Another giant step in Elon Musk’s dream – SpaceX rocket returns safely home

South African born Elon Musk has the world’s fledgling private space industry aflutter this morning after his company brought a Falcon 9 rocket safely back to earth. It’s another giant leap for Musk’s SpaceX, which is in a race against Jeff Bezos-owned Blue Origin to make space travel affordable. The key ingredient is ensuring the rocket can return to base to be re-used, a challenge SpaceX has now overcome. Last night’s achievement comes after years of investment, and incredible persistence to overcome numerous disappointments (SpaceX’s first three rocket launches were disasters, almost killing Musk’s dreams). The super entrepreneur from Pretoria has done it again. – Alec Hogg

By Julie Johnsson and Dana Hull

(Bloomberg) — Elon Musk’s SpaceX showcased his dream of reusable rockets by landing a Falcon 9 booster upright on a Cape Canaveral, Florida, landing zone after lofting a payload of satellites toward orbit.

Space Exploration Technologies Corp. pulled off the soft, vertical touchdown minutes after the two-stage rocket propelled its payload of 11 Orbcomm Inc. satellites aloft. It was the company’s first flight since a fiery blast destroyed a Falcon 9 rocket in June, minutes after lift off.

Monday’s mission helped validate Musk’s vision for lower-cost spaceflight and provides SpaceX a boost in his race with fellow billionaire Jeff Bezos to develop craft that can survive the fiery blast and return to Earth to be reused. Instead of ditching the booster, SpaceX used thrusters and sophisticated navigation to steer it from space to Landing Zone 1, a former U.S. Air Force rocket and missile testing range.

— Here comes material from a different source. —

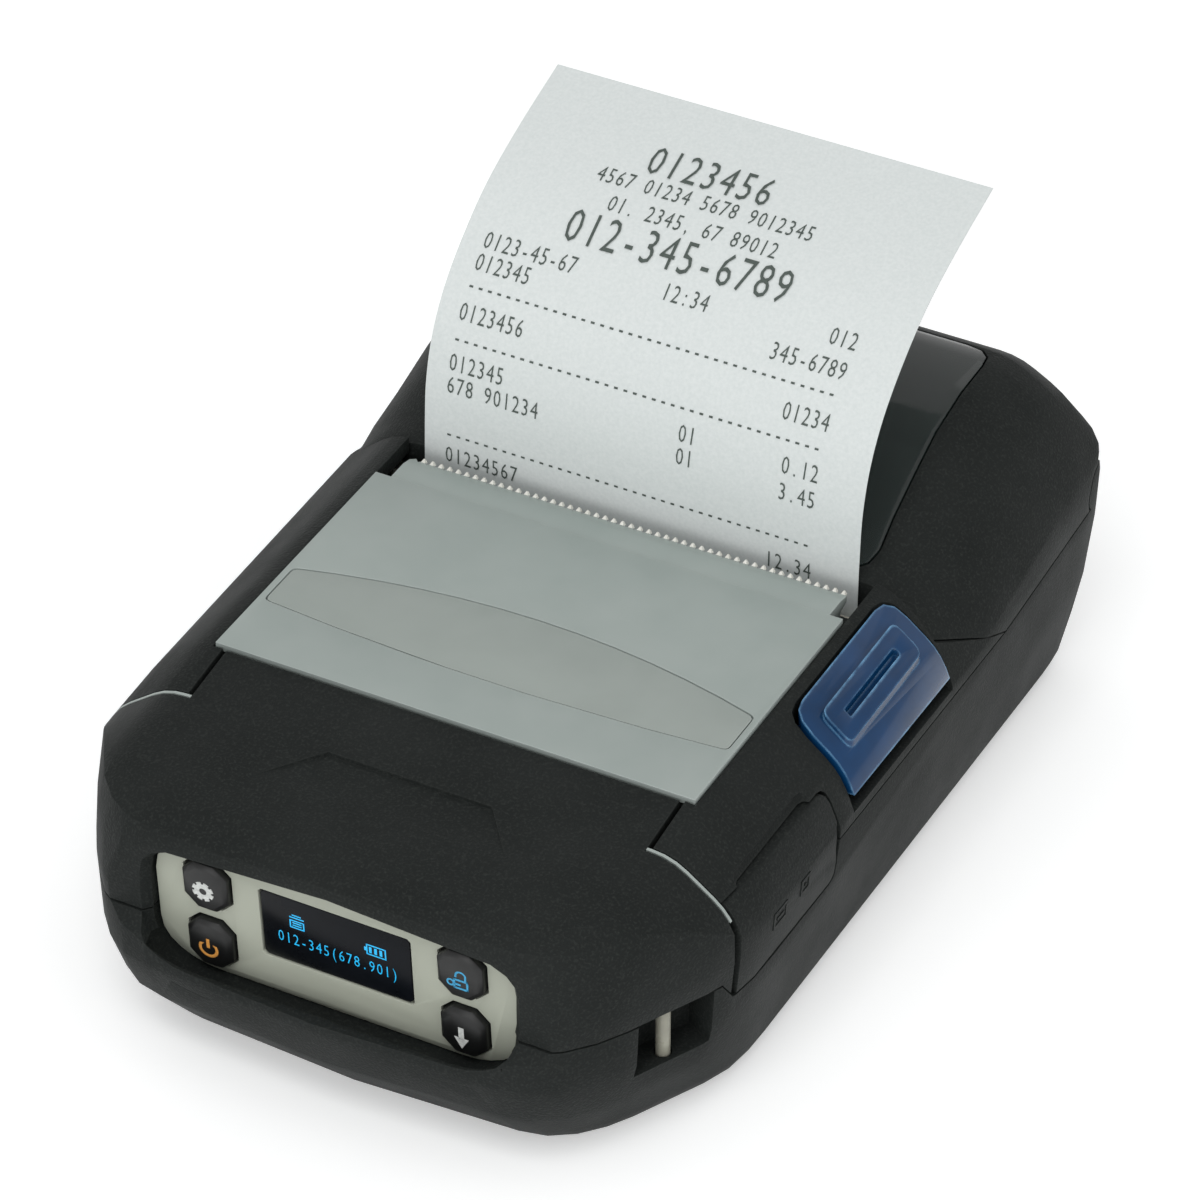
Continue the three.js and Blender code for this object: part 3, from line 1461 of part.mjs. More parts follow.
const panel = new THREE.Group();
panel.rotation.x = Math.PI / 2 + panelTilt;
panel.position.set(0, front + panelInset, panelCentreHeight);
printer.add(panel);
add('control_bezel', panelGrey, controlBezel(), panel);
add('display_glass', displayBlack, displayGlass(), panel);
add('display_module', darkSteel, displayModule(), panel);
add('keypad_board', boardGreen, keypadBoard(), panel);
for (const [name, place] of Object.entries(buttonPlaces)) {
  add(name, buttonRubber, panelButton(place), panel);
}

add('latch_button', latchBlue, latchButton());
add('latch_hook', darkSteel, latchHook());
add('latch_spring', steel, latchSpring());
add('port_door', rubberBlack, portDoor());
add('port_housing', plasticBlack, portHousing());
add('usb_socket', steel, usbSocket());
add('power_socket', plasticBlack, powerSocket());
for (const [name, sign] of [['strap_pin_left', -1], ['strap_pin_right', 1]]) {
  const low = strapFloor - strapPinSocket + clearance;
  add(name, beige, cylinderZ(strapPinRadius, low, hoodSeamHeight - bite, ...strapPinAt(sign)));
}

add('lid_shell', rubberBlack, lidShell());
add('lid_window', smoked, lidWindow());
add('hinge_pin', steel, hingePin());
add('platen_bracket', steel, platenBracket());
add('platen_bushing_left', nylon, platenBushing(-1));
add('platen_bushing_right', nylon, platenBushing(1));
add('platen_shaft', steel, platenShaft());
add('platen_roller', platenRubber, platenRoller());
add('platen_gear', nylon, platenGear());

add('print_frame', darkSteel, printFrame());
add('idler_gear', nylon, idlerGear());
add('stepper_motor', steel, stepperMotor());
add('motor_pinion', brass, motorPinion());
add('print_head', ceramic, printHead());
add('head_heatsink', aluminium, headHeatsink());
add('head_spring_left', steel, headSpring(-1));
add('head_spring_right', steel, headSpring(1));
add('frame_screw_left', darkSteel, frameScrew(-frameScrewX));
add('frame_screw_right', darkSteel, frameScrew(frameScrewX));

add('paper_tray', plasticBlack, paperTray());
add('paper_roll', paperWhite, paperRoll());
add('roll_core', cardboard, rollCore());
add('paper_web', paperWhite, paperWeb());

add('main_board', boardGreen, box(-boardHalf, boardHalf, boardFront, boardRear,
  boardTop - boardThickness, boardTop));
add('battery_pack', plasticBlack, box(-batteryHalf, batteryHalf, batteryFront, batteryRear,
  standoff, standoff + batteryHeight));
add('battery_latch', plasticBlack, box(-batteryLatchHalf, batteryLatchHalf,
  batteryLatchFront, batteryLatchRear, standoff, standoff + batteryLatchHeight));
screwPlaces.forEach(([x, y], i) => {
  add(`case_screw_${i + 1}`, darkSteel, screw(x, y, screwRecess, screwLength));
});

export default printer;
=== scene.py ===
# Portable receipt printer: finishes, small details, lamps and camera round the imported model
import json
import math

import bpy
from mathutils import Matrix, Vector

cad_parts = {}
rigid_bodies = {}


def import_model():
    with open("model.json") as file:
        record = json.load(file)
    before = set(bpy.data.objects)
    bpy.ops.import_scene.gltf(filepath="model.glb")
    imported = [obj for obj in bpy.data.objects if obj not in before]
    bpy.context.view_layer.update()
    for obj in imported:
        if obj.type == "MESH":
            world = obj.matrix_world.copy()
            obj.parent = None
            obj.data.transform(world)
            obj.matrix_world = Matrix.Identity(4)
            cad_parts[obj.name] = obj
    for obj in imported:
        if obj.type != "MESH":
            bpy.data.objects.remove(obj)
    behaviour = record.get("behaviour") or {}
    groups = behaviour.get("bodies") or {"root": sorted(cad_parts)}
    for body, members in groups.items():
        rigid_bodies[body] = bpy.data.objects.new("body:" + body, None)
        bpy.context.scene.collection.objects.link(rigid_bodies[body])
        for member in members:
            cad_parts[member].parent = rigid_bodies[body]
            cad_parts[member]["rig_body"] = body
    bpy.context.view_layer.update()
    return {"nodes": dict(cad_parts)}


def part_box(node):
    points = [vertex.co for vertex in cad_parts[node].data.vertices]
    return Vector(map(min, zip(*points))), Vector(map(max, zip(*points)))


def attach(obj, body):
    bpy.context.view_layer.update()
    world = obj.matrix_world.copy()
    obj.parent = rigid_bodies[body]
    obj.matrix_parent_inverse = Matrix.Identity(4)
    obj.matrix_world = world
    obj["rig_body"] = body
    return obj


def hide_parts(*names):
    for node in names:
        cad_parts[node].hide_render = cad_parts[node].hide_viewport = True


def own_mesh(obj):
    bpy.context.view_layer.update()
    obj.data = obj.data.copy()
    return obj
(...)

Booster rockets have typically been left to tumble back to Earth after launch, leaving them broken up by the intense heat of re-entering the atmosphere. Landing them upright could help winnow the cost of access to space by a hundredfold, Musk has estimated, since the bulk of launch costs comes from building a rocket that flies only once.

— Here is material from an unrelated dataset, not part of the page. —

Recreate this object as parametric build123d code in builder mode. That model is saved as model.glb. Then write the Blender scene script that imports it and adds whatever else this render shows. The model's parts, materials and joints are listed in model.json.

The first stage of the SpaceX Falcon 9 rocket returns to land at Cape Canaveral Air Force Station, on the launcher's first mission since a June failure, in Cape Canaveral, Florida. December 21, 2015. The rocket carried a payload of eleven satellites owned by Orbcomm, a New Jersey-based communications company. REUTERS/Joe Skipper
The first stage of the SpaceX Falcon 9 rocket returns to land at Cape Canaveral Air Force Station, on the launcher’s first mission since a June failure, in Cape Canaveral, Florida. December 21, 2015. The rocket carried a payload of eleven satellites owned by Orbcomm, a New Jersey-based communications company. REUTERS/Joe Skipper

Recycling engines and the Falcon 9’s 14-story, aluminum- lithium alloy first stage could enable SpaceX, already the cheapest launch provider in its category, to further undercut U.S. and European rivals. The Hawthorne, California-based company’s standard launch cost is $61.2 million, according to its website.

Using rocket propulsion, SpaceX guided the stage to a slow, controlled stop at Landing Zone 1, a former U.S. Air Force rocket and missile testing range last used in 1978. Musk’s rocket is equipped with small, foldable heat-resistant wings, called grid fins for steering as plunges to Earth at four times the speed of sound (Mach 4). As it approaches touchdown, lightweight landing legs deploy.

Elon Musk
Elon Musk. Picture: Twitter

SpaceX had planned to attempt a barge landing following its last launch, the rocket that was destroyed in June. Musk has said an initial probe into the failure pointed to a two-foot- long, inch-thick strut, made by a supplier, in a liquid oxygen tank that snapped. SpaceX submitted its investigation report to the Federal Aviation Administration on Nov. 22.

Musk, 44, founded SpaceX in 2002 with the ultimate goal of enabling people to live on Mars. In May, SpaceX was certified by the Air Force to compete for military launches with United Launch Alliance LLC, a joint venture of Boeing Co. and Lockheed Martin Corp.

It’s the first flight of an upgraded version of Musk’s rocket, named for the Millennium Falcon spaceship of “Star Wars” fame, and outfitted with more powerful engines.